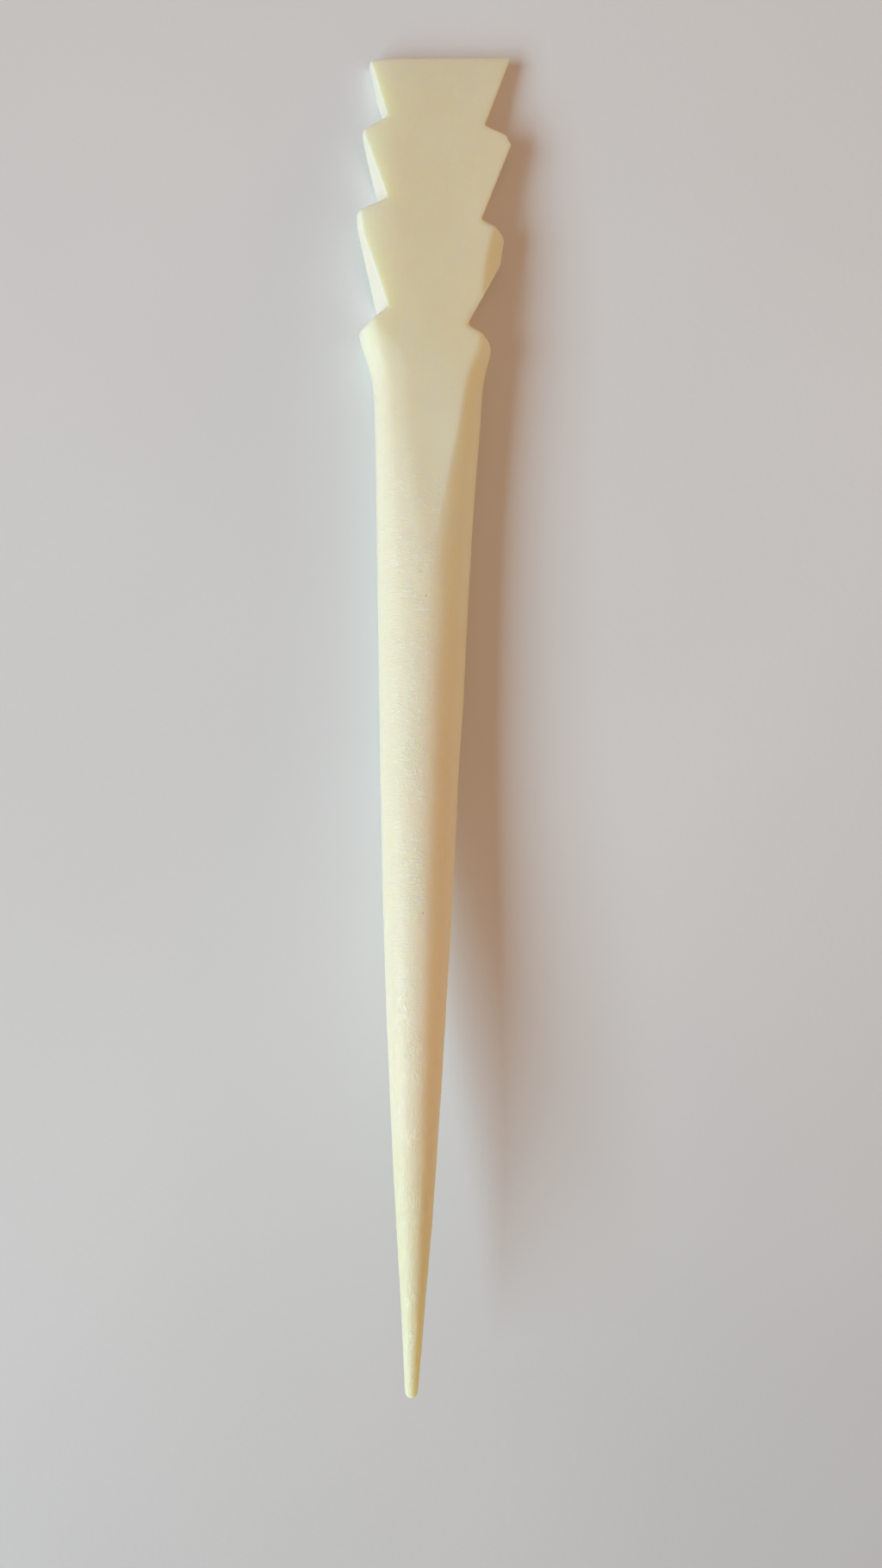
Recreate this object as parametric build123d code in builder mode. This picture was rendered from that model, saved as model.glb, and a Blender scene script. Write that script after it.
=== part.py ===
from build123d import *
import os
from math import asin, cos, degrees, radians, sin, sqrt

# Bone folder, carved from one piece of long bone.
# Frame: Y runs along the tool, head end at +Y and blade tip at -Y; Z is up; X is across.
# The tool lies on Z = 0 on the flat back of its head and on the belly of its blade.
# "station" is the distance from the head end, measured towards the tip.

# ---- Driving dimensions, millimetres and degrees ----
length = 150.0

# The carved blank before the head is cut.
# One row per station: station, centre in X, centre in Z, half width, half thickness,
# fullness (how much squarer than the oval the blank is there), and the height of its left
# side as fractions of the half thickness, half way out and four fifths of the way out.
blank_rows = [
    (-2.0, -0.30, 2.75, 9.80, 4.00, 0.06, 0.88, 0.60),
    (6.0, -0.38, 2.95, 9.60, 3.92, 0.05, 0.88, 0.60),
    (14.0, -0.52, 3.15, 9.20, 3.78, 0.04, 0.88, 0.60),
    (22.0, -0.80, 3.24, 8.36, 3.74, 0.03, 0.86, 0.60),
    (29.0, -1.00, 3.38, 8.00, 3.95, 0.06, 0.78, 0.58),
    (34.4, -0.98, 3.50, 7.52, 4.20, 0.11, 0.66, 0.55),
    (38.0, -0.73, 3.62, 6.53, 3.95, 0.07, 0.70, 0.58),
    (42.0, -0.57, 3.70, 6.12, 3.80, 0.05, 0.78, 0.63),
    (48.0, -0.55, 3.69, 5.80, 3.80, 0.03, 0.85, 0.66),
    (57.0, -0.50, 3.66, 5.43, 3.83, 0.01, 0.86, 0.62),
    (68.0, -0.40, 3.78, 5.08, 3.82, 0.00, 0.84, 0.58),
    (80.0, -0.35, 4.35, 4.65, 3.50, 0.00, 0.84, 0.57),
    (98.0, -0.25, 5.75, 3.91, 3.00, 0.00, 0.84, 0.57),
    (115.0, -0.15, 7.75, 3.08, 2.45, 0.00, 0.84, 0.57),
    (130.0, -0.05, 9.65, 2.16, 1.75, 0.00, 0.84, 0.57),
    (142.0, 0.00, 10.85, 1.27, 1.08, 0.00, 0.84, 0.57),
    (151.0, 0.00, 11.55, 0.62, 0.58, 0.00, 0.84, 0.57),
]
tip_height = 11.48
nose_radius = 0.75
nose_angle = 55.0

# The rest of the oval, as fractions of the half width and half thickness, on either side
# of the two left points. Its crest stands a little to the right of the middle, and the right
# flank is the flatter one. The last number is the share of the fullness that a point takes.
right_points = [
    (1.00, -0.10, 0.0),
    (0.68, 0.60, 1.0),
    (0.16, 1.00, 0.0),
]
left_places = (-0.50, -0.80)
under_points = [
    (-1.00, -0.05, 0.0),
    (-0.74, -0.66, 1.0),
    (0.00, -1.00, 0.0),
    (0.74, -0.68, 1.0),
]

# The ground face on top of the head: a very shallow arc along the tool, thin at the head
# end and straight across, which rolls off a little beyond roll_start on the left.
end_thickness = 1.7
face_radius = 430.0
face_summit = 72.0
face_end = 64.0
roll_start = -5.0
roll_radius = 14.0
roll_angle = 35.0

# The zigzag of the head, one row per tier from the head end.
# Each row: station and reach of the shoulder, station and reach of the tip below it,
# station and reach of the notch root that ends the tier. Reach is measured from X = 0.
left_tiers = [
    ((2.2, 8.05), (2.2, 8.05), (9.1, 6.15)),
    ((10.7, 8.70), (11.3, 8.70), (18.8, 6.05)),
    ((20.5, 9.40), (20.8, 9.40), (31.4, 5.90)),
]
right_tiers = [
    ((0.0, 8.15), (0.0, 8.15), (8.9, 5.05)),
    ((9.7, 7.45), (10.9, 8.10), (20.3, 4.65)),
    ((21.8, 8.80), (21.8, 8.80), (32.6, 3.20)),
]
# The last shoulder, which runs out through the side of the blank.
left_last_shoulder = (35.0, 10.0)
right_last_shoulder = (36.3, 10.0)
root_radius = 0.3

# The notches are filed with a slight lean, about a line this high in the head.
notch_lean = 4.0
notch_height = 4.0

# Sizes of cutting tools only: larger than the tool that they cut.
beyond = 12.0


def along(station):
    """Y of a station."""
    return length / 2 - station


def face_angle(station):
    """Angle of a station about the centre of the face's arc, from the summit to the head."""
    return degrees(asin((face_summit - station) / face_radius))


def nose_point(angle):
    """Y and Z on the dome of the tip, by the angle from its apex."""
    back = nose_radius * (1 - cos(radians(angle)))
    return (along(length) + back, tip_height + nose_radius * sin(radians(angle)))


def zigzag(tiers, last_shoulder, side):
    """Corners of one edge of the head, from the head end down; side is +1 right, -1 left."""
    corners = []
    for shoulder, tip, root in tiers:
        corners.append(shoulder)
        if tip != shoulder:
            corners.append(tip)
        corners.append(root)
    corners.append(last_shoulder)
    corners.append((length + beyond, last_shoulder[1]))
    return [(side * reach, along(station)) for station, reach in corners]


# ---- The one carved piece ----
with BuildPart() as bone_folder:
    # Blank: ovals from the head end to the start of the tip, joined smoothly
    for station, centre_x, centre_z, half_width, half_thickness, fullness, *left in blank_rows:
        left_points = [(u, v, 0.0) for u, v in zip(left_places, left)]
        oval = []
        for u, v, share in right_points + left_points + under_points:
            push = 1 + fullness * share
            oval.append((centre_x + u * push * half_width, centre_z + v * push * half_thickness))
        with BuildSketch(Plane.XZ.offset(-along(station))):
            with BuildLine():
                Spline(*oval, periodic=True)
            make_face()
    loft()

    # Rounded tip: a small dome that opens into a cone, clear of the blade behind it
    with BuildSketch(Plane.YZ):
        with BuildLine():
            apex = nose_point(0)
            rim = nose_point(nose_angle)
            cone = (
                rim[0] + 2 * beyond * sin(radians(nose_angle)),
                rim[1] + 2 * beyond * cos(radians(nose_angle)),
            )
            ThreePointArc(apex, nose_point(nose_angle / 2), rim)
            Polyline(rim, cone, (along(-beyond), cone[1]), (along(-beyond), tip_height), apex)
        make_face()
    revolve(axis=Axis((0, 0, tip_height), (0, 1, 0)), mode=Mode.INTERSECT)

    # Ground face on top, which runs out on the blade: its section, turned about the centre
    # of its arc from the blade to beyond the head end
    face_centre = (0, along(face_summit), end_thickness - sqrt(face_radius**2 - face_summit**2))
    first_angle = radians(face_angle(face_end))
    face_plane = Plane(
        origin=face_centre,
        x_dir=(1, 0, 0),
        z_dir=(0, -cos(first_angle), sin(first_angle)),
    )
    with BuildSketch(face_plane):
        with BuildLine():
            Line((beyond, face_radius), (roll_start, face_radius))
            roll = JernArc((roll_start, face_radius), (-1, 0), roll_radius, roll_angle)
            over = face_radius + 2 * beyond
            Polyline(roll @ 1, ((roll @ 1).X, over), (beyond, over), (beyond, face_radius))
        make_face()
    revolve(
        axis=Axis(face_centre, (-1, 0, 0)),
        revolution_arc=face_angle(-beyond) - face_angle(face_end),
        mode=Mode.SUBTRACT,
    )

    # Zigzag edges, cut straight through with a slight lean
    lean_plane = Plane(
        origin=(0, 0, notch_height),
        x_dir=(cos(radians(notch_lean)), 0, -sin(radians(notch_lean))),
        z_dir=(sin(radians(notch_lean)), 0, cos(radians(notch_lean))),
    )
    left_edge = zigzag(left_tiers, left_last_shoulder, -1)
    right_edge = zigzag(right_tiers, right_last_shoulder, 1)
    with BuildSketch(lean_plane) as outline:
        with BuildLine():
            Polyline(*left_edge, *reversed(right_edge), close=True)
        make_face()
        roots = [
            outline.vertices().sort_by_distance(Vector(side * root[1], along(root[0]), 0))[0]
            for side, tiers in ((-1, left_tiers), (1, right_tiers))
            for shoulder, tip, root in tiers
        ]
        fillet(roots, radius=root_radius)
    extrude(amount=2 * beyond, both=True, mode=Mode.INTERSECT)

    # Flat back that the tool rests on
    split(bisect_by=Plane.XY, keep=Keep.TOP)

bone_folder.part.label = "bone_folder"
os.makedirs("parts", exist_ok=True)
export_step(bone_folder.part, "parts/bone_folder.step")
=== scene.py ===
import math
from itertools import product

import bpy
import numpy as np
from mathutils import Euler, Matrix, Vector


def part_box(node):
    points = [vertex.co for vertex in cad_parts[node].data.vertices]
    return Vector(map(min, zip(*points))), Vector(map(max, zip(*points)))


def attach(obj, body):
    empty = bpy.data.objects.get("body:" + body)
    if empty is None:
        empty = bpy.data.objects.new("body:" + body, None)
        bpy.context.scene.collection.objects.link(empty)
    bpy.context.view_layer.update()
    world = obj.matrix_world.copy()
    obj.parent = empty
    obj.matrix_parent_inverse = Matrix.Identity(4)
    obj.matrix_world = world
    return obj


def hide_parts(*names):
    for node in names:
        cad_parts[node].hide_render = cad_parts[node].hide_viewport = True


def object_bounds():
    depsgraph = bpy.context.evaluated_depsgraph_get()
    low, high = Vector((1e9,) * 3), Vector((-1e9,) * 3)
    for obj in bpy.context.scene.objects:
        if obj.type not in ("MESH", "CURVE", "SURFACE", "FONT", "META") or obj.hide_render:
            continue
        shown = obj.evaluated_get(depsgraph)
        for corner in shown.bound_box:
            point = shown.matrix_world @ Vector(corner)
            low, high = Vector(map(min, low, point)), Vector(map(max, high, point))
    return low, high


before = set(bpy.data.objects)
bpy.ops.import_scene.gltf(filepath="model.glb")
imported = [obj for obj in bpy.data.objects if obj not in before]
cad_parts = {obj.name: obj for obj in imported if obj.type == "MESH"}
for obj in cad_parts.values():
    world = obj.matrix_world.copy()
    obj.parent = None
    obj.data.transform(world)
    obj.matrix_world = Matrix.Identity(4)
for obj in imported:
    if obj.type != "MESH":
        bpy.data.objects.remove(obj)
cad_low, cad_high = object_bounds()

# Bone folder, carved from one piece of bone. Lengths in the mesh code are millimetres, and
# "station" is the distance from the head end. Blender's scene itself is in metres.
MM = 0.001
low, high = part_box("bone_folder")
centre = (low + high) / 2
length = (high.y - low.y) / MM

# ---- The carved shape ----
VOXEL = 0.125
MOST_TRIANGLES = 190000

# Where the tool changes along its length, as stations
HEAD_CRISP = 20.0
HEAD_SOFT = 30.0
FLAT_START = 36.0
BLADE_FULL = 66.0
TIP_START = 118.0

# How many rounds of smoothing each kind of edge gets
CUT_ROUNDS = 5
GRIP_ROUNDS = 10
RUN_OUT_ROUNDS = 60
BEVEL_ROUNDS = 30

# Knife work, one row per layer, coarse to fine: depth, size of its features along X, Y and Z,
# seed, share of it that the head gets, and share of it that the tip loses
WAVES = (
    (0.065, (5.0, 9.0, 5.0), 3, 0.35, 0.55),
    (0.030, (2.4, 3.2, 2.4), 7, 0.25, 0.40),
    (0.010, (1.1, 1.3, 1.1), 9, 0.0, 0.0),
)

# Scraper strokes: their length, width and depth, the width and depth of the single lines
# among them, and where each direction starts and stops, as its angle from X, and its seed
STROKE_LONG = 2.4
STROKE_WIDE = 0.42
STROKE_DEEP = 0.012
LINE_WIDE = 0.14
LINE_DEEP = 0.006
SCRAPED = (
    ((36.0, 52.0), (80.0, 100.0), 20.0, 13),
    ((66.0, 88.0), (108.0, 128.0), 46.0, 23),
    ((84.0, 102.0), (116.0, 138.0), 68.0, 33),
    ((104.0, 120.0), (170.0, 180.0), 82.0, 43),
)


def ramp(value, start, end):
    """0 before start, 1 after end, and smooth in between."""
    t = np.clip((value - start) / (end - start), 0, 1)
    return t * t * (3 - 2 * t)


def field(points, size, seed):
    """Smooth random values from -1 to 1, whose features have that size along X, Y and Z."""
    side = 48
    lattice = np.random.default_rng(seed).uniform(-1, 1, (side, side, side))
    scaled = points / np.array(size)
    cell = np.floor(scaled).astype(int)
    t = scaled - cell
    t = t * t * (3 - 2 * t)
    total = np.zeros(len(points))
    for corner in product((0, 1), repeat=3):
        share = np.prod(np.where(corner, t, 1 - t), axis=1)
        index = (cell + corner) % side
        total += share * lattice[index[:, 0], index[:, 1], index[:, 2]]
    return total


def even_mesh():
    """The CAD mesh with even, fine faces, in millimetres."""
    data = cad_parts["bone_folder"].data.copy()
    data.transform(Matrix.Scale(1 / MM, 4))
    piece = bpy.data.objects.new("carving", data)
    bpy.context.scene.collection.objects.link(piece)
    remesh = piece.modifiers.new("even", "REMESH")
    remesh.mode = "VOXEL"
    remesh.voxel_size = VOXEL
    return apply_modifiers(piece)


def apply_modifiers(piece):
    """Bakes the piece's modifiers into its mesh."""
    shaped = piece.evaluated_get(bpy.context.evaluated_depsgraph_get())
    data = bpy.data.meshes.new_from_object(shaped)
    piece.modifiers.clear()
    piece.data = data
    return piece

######

* [WHAT THE TASK REQUIRES]:
From the top of the listing above, restate each line word for word up to and including the line with "from math import"; add nothing else.

* [RESULT BELOW]:
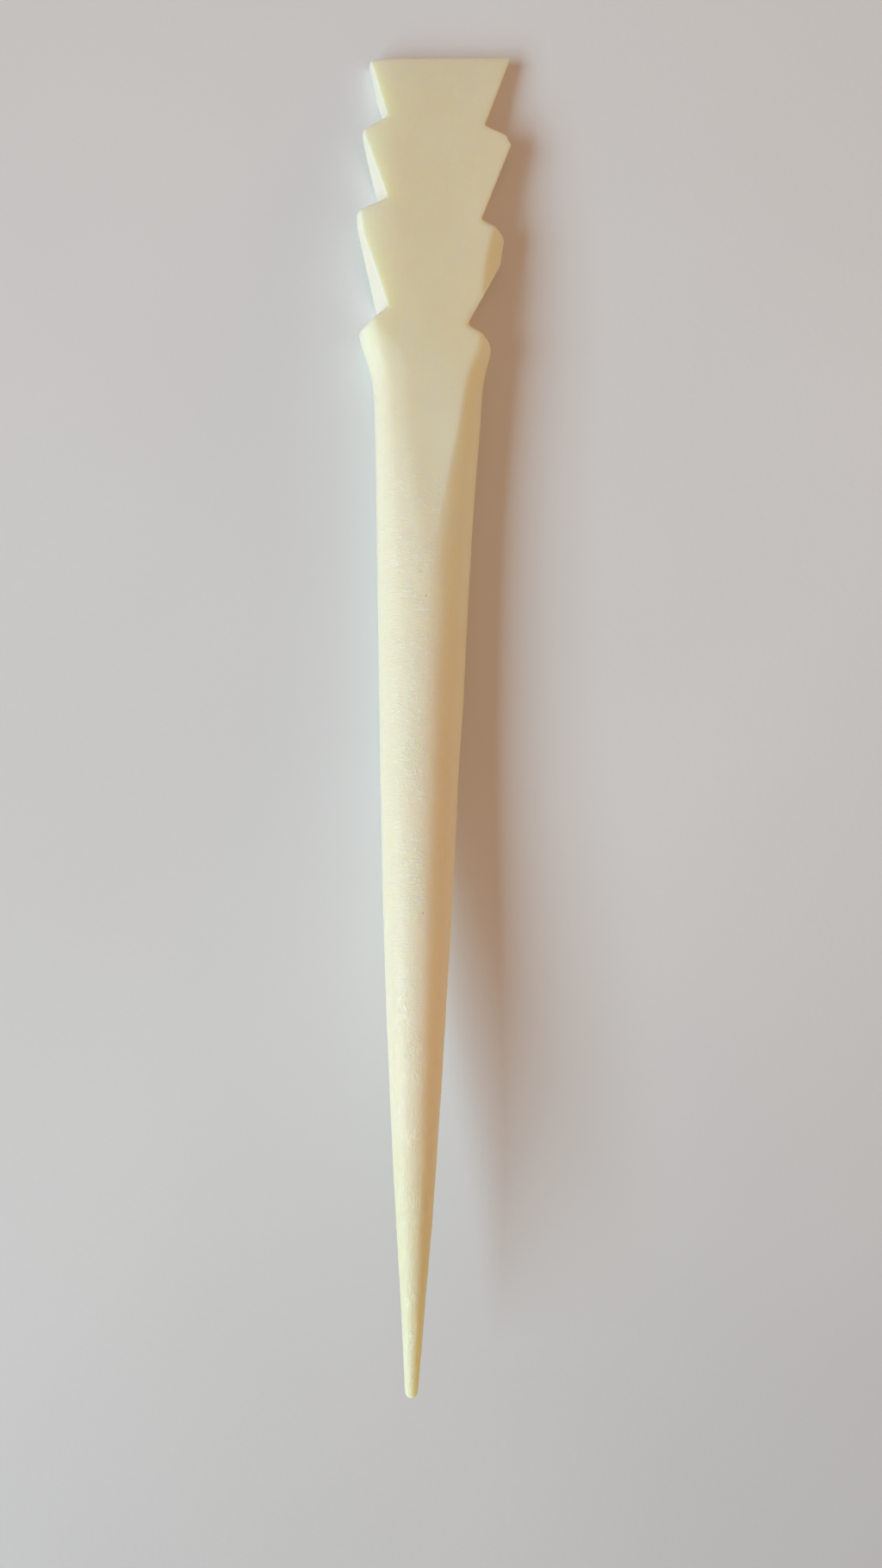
Recreate this object as parametric build123d code in builder mode. This picture was rendered from that model, saved as model.glb, and a Blender scene script. Write that script after it.
=== part.py ===
from build123d import *
import os
from math import asin, cos, degrees, radians, sin, sqrt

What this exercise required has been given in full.